Stéphanie Villers: De même, les jeunes connaissent le gender development index, qui prend en compte les disparités liées au genre, soit les différences de situation de vie entre les hommes et les femmes. Ces notions acquises ouvrent de nouvelles perspectives, notamment à travers la prise en compte de critères sociaux et environnementaux de manière plus prégnante au sein de l'entreprise. Les orientations de ces jeunes, ceux qui ont baigné dans l'ère du numérique et qui en ont une compréhension intuitive, visent à utiliser pour la majorité le progrès technique pour rendre l'économie à la fois plus équitable et moins polluante.

Aurélie Picosson: La jeune génération aspirerait donc à rendre notre planète plus habitable et notre croissance plus responsable.

Stéphanie Villers: Oui, en quelque sorte. Néanmoins, il y a un autre courant qui a émergé, particulièrement parmi ces jeunes, qui porte l'Idée d'une croissance verte impliquant nécessairement un ralentissement économique. Ces partisans de la décroissance viennent contrarier la thématique actuelle portant sur le « Travailler plus pour gagner plus. Globalement, on observe deux courants opposés sur la valeur travail. Pour schématiser, le premier, qui trouve écho en particulier chez les baby-boomers et la génération X, considère que la quantité de travail est insuffisante et limite notre croissance potentielle. Ainsi, elle ne permet pas d'assurer la pérennité de notre système de protection sociale, ce qu'on a vu précédemment. Le second mouvement, majoritairement issu de la génération Z, avec ces partisans de la décroissance, souhaite a contrario explorer le détravail pour répondre à l'urgence climatique. C'est-à-dire, moins travailler pour moins polluer et ainsi, pour moins consommer, car on gagne moins d'argent.

Aurélie Picosson: Ces deux courants sont-ils vraiment irréconciliables ?

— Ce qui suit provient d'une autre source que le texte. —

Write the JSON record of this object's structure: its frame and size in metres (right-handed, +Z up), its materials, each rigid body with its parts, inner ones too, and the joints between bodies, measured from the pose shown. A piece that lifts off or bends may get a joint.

Stéphanie Villers: Pas forcément irréconciliable. Augmenter la quantité de travail n'implique pas obligatoirement de travailler plus, mais d'être plus nombreux à travailler. Il faut peut-être se tourner vers les inactifs et tenter, pour certains d'entre eux, à les inciter au retour à l'emploi. Parmi les personnes inactives au sens du BIT, c'est-à-dire du bureau international du travail, deux millions de personnes en France souhaitent un emploi sans être considérées au chômage parce qu'elles ne cherchent pas d'emploi ou ne sont pas disponibles. Elles constituent ce qu'on appelle le halo autour du chômage. Ce nombre croît. On note une augmentation significative de ce halo autour du chômage. Depuis 2008, il est passé de 1.400.000 de personnes à deux millions de personnes aujourd'hui. Si le retour en emploi de ces personnes semble indispensable pour accroître notre capacité de production, il reste que les modalités pour y parvenir ont jusqu'à présent manqué d'efficacité. Le besoin de formation et de mise à jour des compétences a bien été identifié, mais son application reste pour l'instant un vœu pieux.

Aurélie Picosson: Les partisans de la décroissance, eux, explorent une autre voie.

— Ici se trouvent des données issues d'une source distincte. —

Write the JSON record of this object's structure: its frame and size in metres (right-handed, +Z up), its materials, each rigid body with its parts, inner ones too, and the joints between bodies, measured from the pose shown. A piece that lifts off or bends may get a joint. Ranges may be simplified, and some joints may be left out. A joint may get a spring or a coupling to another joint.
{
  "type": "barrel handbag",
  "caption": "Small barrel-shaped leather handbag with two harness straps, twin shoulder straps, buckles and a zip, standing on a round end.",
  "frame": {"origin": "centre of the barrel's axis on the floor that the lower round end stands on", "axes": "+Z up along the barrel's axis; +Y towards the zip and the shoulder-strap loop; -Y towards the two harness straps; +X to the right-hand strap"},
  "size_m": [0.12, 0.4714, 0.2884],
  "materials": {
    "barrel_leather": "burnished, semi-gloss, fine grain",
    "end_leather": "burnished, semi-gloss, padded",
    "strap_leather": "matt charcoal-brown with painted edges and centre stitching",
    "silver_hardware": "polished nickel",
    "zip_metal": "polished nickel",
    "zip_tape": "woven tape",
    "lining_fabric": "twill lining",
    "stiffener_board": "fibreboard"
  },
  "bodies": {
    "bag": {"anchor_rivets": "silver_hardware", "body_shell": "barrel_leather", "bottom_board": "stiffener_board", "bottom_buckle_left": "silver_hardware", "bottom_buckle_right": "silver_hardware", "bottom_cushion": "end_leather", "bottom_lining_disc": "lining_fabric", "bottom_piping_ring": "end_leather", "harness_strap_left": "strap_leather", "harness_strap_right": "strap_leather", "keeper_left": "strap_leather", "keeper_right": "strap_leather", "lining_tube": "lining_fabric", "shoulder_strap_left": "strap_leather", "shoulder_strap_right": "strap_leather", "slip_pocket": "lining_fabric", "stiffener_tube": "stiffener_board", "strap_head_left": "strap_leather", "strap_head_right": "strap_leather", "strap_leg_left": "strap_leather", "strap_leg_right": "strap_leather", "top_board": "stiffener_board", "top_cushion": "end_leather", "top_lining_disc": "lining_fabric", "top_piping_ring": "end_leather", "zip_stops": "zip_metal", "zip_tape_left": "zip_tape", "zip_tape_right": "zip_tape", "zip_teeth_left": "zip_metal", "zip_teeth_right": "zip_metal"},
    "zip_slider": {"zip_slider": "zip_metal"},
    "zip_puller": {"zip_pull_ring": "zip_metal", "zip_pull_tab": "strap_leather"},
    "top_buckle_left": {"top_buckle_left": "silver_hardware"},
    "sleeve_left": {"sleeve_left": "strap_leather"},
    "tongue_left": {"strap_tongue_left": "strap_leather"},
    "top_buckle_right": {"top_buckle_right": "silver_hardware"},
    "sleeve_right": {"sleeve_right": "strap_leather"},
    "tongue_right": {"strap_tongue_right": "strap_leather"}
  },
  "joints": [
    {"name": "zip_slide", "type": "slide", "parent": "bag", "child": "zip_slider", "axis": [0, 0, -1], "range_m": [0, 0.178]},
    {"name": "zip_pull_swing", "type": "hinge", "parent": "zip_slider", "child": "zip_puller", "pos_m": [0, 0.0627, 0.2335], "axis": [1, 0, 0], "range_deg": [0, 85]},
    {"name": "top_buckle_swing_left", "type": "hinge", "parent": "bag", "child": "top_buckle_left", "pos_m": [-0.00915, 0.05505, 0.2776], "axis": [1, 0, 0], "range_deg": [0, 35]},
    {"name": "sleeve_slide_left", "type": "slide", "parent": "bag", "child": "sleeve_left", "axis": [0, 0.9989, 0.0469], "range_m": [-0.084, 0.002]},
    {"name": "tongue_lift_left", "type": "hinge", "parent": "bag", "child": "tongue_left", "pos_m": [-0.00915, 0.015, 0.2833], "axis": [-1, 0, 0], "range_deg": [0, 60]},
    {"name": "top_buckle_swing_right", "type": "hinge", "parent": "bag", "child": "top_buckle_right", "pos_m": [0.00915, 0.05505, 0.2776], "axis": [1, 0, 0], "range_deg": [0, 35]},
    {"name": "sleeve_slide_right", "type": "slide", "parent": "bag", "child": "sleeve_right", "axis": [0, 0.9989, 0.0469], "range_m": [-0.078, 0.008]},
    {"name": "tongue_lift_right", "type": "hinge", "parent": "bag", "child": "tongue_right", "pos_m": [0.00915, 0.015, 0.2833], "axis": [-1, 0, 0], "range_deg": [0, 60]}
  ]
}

Stéphanie Villers: Eux, militent pour un changement de paradigme, avec comme fer de lance la sobriété économique. De plus en plus de jeunes notamment, même s'ils ne constituent pas encore une majorité, portent ainsi l'idée du détravail. En d'autres termes, il faut moins travailler pour moins consommer et, in fine, moins polluer. L'idée de départ du détravail, c'est de dire que plus le temps passé à travailler est élevé, plus il obligerait les individus à consommer massivement. Le postulat est que par manque de temps, ces derniers achètent davantage des plats cuisinés ou se font livrer, ou encore, remplacent les biens matériels abîmés ou altérés par des neufs sans avoir le temps de chercher à les réparer. Ce mécanisme s'installerait et développerait un phénomène de surconsommation.

Aurélie Picosson: Tu nous dis que le lien entre le temps de travail et la surconsommation est une fausse piste vers la sobriété. Explique-nous.

Stéphanie Villers: L'idée d'une durée de travail élevée qui déboucherait sur une surconsommation relève plus d'une appréciation que d'une réalité empirique. Car les données observées aboutissent à des conclusions inverses. En réalité, le temps de loisir est au contraire un moment où les dépenses progressent. Les congés annuels, par exemple, sont des périodes de soutien à la consommation. Les dépenses privées sont en général plus soutenues pendant les vacances d'été et les périodes de fêtes de fin d'année. Par ailleurs, les achats en ligne, même s'ils sont en pleine progression, ne représentent pour l'instant que 15 pour cent des achats réalisés. Il reste bien en deçà des dépenses en direct, c'est-à-dire en magasin. L'inertie dans les comportements de consommation laisse penser que les achats en direct resteront à moyen terme l'option privilégiée par les consommateurs.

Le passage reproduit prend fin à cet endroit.